Hitting up the Metal Alliance Tour
In a culture obsessed with decoding the lyrics and attitudes of modern popular music, nothing gets more closely scrutinized than heavy metal. Perhaps it's because, among all of pop music's many tribes and subcultures, metal is the most intensely tribal. Whatever the case, metal has taken itself extremely seriously in the last few decades, beginning with the PMRC labeling of the late '80s and leading to the overblown phenomenon of Norwegian church-burning black metal in the late '90s. Which is maybe why it's so refreshing when a modern day metal maniac comes clean with the dirty secret that a lot of what they do involves providing a portal for escape, without a whole lot of thought put into it. "Socio-political agenda? Fuck that," exclaims 3 Inches of Blood guitarist Shane Clark. "There are bands singing about serious things, personal things, relationships and whatever. But basically, we're fuckin' partyin', man."
TRADITIONAL For Shane Clark of 3 Inches of Blood (second from right), metal is about "Storytelling . . . escapism . . . you know, tales of might and battle!"
Amen to that, especially when they take the thrill of partyin' seriously enough to parlay it into a slab of sheer molten metal as gleamingly perfect as their upcoming Long Live Heavy Metal (Century Media). "When we broke out, in the early '00s, the musical climate was super serious and sad — I guess it was what you'd call metalcore. It was a real adolescent thing, for teenagers, you know? We didn't want any of that — we were all about Mercyful Fate, Rainbow, just basically heavy metal. Do you know what I mean?"
Totally, as did a lot of other fans, especially once the band honed their approach on their second long-player, 2004's superb Advance and Vanquish. That album had it all: twin guitars playing insane orchestrated leads, phenomenal drum work, twin screaming vocalists, songs about killing orcs — and above all, a sonic attack that managed to completely ignore anything that had come out in the past 20 years.

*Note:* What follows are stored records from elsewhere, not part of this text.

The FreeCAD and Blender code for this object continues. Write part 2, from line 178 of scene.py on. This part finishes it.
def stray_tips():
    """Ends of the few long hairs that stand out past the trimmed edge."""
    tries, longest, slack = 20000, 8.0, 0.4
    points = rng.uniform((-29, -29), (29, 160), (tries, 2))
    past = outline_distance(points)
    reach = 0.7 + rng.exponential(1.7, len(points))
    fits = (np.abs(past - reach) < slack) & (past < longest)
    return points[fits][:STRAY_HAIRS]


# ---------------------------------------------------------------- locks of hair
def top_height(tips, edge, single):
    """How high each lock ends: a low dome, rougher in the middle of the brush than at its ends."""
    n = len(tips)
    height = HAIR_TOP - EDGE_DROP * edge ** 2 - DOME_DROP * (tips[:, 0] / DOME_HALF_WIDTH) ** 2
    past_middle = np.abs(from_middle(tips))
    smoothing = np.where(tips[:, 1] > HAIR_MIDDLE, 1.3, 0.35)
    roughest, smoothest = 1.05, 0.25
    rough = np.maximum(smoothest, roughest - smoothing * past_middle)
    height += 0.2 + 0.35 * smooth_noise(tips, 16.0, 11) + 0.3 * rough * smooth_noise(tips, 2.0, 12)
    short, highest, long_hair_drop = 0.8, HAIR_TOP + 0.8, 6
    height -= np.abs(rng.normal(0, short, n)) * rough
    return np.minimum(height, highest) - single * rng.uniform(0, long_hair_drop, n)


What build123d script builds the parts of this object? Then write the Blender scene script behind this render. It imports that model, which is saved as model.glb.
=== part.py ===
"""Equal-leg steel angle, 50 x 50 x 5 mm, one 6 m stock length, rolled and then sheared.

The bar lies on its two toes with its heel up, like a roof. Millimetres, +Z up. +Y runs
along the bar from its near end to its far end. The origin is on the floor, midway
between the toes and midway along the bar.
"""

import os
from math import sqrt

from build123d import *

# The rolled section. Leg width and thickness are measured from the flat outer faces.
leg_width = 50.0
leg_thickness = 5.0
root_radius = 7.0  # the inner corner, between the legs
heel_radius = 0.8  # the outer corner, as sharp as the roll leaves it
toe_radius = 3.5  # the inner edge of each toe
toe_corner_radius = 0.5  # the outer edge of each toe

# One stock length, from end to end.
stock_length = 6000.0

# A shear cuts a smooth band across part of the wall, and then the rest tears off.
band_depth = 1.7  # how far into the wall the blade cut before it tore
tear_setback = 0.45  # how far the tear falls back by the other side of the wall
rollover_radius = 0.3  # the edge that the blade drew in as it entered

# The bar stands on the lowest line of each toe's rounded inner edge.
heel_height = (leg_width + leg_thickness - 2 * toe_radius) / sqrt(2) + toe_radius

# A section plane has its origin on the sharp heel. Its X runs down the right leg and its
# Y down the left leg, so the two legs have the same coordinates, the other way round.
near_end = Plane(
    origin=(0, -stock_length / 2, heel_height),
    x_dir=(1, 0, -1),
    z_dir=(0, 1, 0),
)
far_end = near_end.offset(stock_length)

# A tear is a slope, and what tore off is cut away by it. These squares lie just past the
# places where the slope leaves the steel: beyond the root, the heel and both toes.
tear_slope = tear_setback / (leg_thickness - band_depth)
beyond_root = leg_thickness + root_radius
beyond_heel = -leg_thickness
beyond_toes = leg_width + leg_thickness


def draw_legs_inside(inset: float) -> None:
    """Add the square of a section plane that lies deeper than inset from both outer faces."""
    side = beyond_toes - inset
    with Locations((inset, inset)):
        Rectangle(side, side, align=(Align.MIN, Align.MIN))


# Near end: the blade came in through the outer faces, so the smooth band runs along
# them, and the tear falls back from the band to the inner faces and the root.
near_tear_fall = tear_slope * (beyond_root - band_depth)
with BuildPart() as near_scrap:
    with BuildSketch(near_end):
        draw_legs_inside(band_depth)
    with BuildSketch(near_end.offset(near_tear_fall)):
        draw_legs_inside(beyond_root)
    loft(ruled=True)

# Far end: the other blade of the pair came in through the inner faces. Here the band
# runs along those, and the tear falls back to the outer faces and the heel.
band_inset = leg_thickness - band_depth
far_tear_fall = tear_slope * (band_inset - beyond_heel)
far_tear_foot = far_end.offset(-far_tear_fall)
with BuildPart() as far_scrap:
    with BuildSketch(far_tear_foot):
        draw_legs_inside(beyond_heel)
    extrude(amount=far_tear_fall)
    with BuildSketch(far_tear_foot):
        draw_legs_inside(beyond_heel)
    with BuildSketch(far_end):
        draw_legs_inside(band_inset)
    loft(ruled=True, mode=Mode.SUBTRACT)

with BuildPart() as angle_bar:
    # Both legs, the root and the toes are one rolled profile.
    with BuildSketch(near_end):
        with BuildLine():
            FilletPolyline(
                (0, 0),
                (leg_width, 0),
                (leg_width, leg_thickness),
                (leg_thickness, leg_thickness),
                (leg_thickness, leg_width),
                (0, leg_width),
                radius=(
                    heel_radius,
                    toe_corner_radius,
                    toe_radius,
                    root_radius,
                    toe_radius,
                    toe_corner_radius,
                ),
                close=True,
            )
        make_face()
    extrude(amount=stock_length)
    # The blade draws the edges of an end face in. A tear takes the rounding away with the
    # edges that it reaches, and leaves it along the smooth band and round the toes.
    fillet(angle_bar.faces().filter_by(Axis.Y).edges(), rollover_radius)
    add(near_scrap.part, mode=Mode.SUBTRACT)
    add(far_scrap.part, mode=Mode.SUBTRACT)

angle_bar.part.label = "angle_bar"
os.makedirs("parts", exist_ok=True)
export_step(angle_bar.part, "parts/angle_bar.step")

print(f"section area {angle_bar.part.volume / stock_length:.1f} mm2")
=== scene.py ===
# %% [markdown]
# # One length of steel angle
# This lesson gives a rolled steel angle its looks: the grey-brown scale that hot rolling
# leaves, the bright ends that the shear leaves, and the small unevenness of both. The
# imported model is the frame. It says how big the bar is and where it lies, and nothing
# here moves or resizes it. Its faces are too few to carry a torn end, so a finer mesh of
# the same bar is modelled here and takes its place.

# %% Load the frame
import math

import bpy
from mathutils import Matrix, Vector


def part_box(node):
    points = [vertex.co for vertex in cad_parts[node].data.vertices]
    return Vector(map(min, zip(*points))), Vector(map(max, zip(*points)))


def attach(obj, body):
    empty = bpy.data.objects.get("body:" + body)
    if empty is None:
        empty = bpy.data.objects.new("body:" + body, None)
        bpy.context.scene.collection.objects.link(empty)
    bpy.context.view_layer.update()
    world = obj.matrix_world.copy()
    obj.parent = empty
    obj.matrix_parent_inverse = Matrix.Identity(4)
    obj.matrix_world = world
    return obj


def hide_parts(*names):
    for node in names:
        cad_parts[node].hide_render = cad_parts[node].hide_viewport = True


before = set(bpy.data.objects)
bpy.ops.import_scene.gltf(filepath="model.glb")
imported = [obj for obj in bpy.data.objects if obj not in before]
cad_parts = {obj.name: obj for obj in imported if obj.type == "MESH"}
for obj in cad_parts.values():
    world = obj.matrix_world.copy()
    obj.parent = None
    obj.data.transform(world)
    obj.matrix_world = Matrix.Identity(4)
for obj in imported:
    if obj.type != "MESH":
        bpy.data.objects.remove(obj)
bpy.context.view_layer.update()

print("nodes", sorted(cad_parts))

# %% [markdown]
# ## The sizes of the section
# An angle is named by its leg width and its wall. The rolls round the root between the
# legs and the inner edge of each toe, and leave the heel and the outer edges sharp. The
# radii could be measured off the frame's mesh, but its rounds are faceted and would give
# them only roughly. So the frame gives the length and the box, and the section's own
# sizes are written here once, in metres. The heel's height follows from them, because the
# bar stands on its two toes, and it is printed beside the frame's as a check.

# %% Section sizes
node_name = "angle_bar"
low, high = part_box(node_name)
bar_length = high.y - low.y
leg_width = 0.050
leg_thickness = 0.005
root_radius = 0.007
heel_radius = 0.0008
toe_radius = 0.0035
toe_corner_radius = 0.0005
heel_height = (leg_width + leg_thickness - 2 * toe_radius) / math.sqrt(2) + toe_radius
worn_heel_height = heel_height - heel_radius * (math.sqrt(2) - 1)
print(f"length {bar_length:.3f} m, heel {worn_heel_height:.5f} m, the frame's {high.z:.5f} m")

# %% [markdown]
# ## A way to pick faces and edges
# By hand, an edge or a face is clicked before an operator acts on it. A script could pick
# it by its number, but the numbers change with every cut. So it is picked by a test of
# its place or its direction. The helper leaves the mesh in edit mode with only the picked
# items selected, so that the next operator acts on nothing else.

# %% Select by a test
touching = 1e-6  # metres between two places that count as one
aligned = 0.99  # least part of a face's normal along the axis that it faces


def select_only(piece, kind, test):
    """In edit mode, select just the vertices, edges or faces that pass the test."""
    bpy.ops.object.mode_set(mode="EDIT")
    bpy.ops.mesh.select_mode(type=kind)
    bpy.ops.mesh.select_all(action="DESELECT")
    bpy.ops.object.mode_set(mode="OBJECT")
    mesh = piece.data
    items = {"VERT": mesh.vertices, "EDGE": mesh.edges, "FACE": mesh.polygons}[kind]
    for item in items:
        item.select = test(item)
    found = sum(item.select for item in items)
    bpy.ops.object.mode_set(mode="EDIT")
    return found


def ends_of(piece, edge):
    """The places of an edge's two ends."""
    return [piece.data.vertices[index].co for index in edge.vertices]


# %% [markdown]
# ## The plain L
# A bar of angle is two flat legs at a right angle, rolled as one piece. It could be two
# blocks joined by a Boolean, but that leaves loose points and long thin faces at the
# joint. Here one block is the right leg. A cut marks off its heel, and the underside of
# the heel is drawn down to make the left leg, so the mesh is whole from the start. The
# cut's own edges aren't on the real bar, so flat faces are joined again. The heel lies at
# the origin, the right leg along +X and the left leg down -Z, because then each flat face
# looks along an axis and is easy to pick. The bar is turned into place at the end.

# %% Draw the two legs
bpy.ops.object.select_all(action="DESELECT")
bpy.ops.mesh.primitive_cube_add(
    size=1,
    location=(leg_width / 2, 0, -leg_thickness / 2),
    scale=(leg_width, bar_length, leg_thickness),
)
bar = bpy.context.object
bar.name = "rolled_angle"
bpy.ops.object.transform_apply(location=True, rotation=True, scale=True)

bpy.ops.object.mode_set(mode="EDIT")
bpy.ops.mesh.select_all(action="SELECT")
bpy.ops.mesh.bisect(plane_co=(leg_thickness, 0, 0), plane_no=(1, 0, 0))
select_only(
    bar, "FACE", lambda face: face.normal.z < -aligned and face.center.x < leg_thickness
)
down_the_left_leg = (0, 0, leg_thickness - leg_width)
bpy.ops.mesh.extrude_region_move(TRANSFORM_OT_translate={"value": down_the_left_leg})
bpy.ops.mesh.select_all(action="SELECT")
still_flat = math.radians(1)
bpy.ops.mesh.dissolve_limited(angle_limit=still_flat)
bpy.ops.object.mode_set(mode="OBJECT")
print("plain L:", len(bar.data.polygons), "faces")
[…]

3 Inches of Blood were seen by many as a band in the vanguard of what came to be known as "traditional metal," a modern breed of metal with a strict adherence to, basically, a pre-baggy pants aesthetic. But Clark doesn't see his band as being all that calculated. "For us," he explains, "it has to do with our age and our influences. I mean, who we are as people, we're just full-on escapists. Cam [Pipes, vocalist] is big into D&D, and we're all just way into fantasy. It's storytelling and it's escapism, and for us that has always manifested into, you know, tales of might and battle!" Which fits so well with the sort of music they have cranked out ever since; their follow-up to Advance, 2006's Fire Up the Blades, was perhaps the mightiest and battle-iest metal slab ever heard at that point. While bands like Mastodon and High on Fire toyed with fantastical themes amidst sludgy grooves and relentlessly grim riffwork, 3IoB kept things jaunty and jaw-dropping, in an over-the-top presentation of high-pitched screams and nutso twin leads that led some metal fans to ask the million dollar question: are they kidding?